Given request » Copy all lines below containing "Blender".
— START —
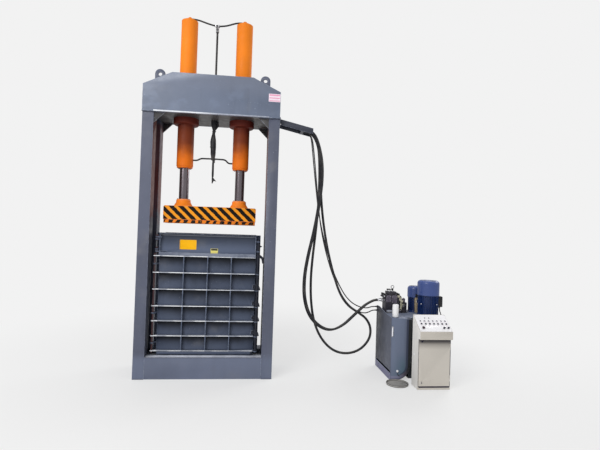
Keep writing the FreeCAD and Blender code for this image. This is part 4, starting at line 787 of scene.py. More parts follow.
PRESSURE = [
    (1240, 3386), (1298, 3386), (1352, 3366), (1397, 3326), (1431, 3268), (1461, 3190), (1491, 3085),
    (1515, 2960), (1526, 2820), (1524, 2650), (1505, 2455), (1478, 2230), (1430, 1955), (1365, 1665),
    (1320, 1365), (1325, 1080), (1400, 835), (1550, 680), (1715, 625), (1885, 700), (2035, 845)]
LOOP = level(
    -148, (1240, 3386), (1300, 3386), (1355, 3366), (1402, 3325), (1437, 3266), (1459, 3180), (1475, 3065),
    (1486, 2910), (1492, 2720), (1490, 2480), (1480, 2210), (1458, 1935), (1430, 1640), (1412, 1345),
    (1420, 1050), (1465, 755), (1570, 510),
) + [(1740, -145, 335), (1940, -141, 280), (2140, -136, 330), (2280, -130, 480), (2300, -124, 640),
     (2235, -118, 775), (2110, -112, 860)] + level(
    -108, (1955, 955), (1835, 1125), (1745, 1375), (1672, 1625), (1615, 1870), (1567, 2145), (1534, 2415),
    (1516, 2680), (1503, 2890), (1487, 3055), (1466, 3172), (1436, 3260), (1400, 3321), (1354, 3363),
    (1300, 3384), (1240, 3384))
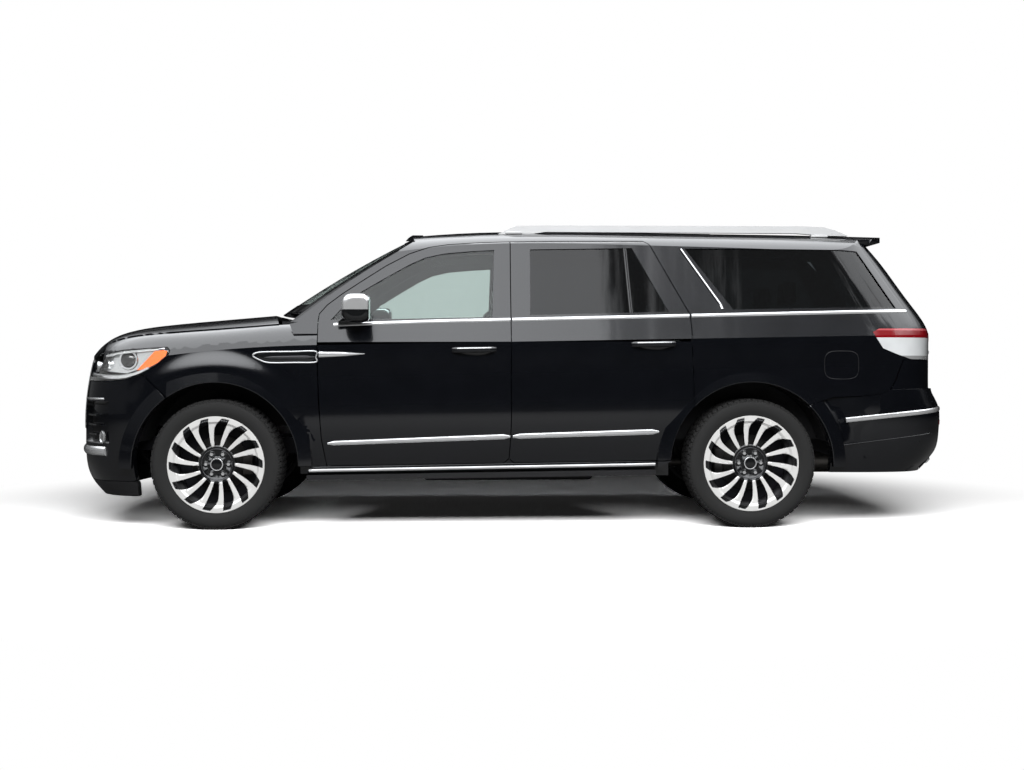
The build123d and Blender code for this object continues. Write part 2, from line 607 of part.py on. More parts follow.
— END —
Result for this exercise »
Keep writing the FreeCAD and Blender code for this image. This is part 4, starting at line 787 of scene.py. More parts follow.
The build123d and Blender code for this object continues. Write part 2, from line 607 of part.py on. More parts follow.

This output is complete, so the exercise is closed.